Several weeks later, I was on my way to Chicago to hang out with her in the big city. I found her house, we walked around all over, it was dark by the time I got there, we went to Lake Michigan and swam in the water in improvised swimsuits. We met a really cool guy named Mannie at the beach who jokingly made fun of my Falling Forward t-shirt, and then said he was kidding, and it turned out that we liked a lot of the same bands, and he even knew Beth Jarmon from Lafayette. In fact, although I don't know this, there is no question in my mind that Mannie owned the Ordination of Aaron/Indian Summer split 7". He just seemed like that kind of guy. He suggested that I listed to Lincoln.

Back in those days (Listen to me! I sound so ooooold!), a suggestion like that was worth its weight in gold, especially coming from a cool guy like Mannie. One thing that I regret not doing with people lately is really talking about music. Back then, when I met someone who seemed like they were into good music, I would pick their brains about what they liked and was always trying to find new things to check out. Moreso then than now, the mix tape reigned supreme. It was the lingua franca people used to communicate while exploring one another's musical kingdoms. It's kind of ironic, because lately I have been into the idea of websites like, which claims to be "the social music revolution." I enjoy the concept of, Pandora, etc., in the same way that I enjoy math and statistics (I mean, that stuff has its place...) but I have to say this: If this is a revolution, it's a pretty boring one. There is nothing that exciting about being able to see each and every song that someone has listened to for the last year. When someone who you just met who made fun of your t-shirt and then says he's just kidding tells you to check out a band called Linclon one night on the shores of Lake Michigan, it's rich, full of meaning, context, smell, and life. When I hear Lincoln, there are so many deep associations. I remember 1996, it was the year of holding the phone up to the speakers of some boombox or record player, telling Mike Anderson on a long-distance phone call to Indianapolis "You've gotta hear this" because whatever it was was my new favorite song. Anyway, more about that later. I just remembered a really good story.

Back to the Chicago story:
That night I slept in a guest bedroom. I was sandy from the lake and got sand all over whatever I was sleeping on.
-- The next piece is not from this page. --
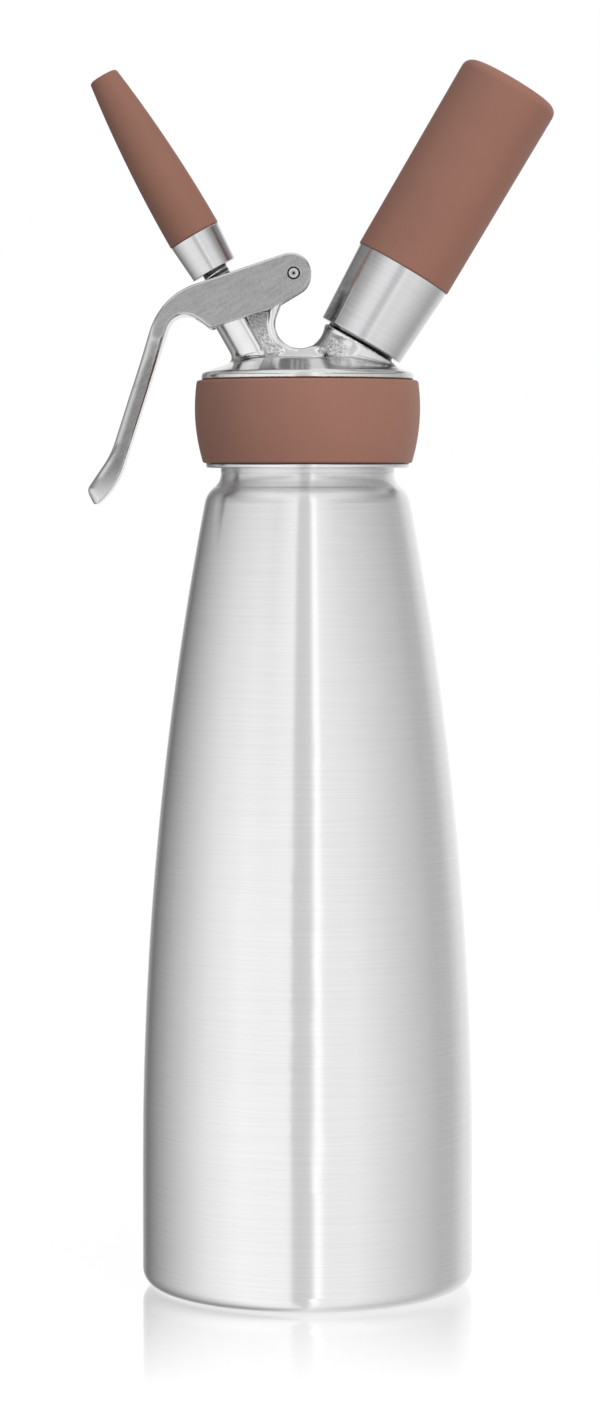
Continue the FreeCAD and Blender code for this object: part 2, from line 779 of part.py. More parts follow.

I felt bad about dirtying Urusula's parent's nice new house, we tried to clean up as best we could. We went into the city the next day to do fun young people stuff. For example, we met a hippie who was carrying crystals that had special powers. The Grateful Dead were in town that day, and old people all around town kept asking us if we were there for the Dead show, which we thought was really funny. Ursula was kind of a magnet for interesting people. She had this kindness to her that really made people open up. After a long day in town, we rode the train back to Evanston. There were these kids sitting across from us on the train who had a bunch of potato chips, which I thought was pretty cool. We started talking to them, and they said that they were on their way to basic training in the army. They had just graduated from high school just like us. After we got off the train, we talked about how lucky we were that we didn't want to or have to join the army right after high school. I was surprised that they were riding the train, and that they had so many potato chips. It was really fun visiting her. I liked her a lot, but we did not make out. Nothing ever went past that hand-holding at Tapawingo park, and in a way, that's perfect as it is.

I went up to Evanston one more time. We all met up there to have one last time together before everything split up. I had to arrive late because I had to work at Blimpie earlier that evening. When I got there, everyone was at Lake Michigan. I walked over and everyone was in the water, either naked or faking some kind of swimsuit. People called my name from the water when they saw that I was there. Heads popping out of the cold water. We had a wonderful time, talking most of the night. I barely slept. I awkwardly kissed a cool girl (different girl) who I had wanted to kiss for a long time. She was leaving for her scholarship in a few days. It was all so wrongly right. So right that I felt sick. I puked in a plastic bag in the back seat of my parents' car while Jill Clark drove it home. After puking, I fell peacefully asleep and woke up back in Lafayette.

From what I have heard, Ursula is married now, she lives in a big city with a wonderful guy, she makes sacrifices in order to do the things that she loves. The story is not really about her, or me, or any person, but it's about that feeling, the wonderful wonder that comes from being on the verge of change. What's great is that things are always changing. But also, I can think back about something so long ago and still feel so wonderful about it. I guess it hasn't died. I still want those same adventures, I still love those wonderful people, and I am so blessed that things have happened the way they did. I like how the page of the record insert ends with "You haven't seen the last of me." No, we haven't seen the last of each other. Someday, somehow, I really do believe that souls will get together and hang out again. Friendship and connection, these memories don't die as easily as it might seem. Although our brains may fail us, these meaningful experiences can't be killed.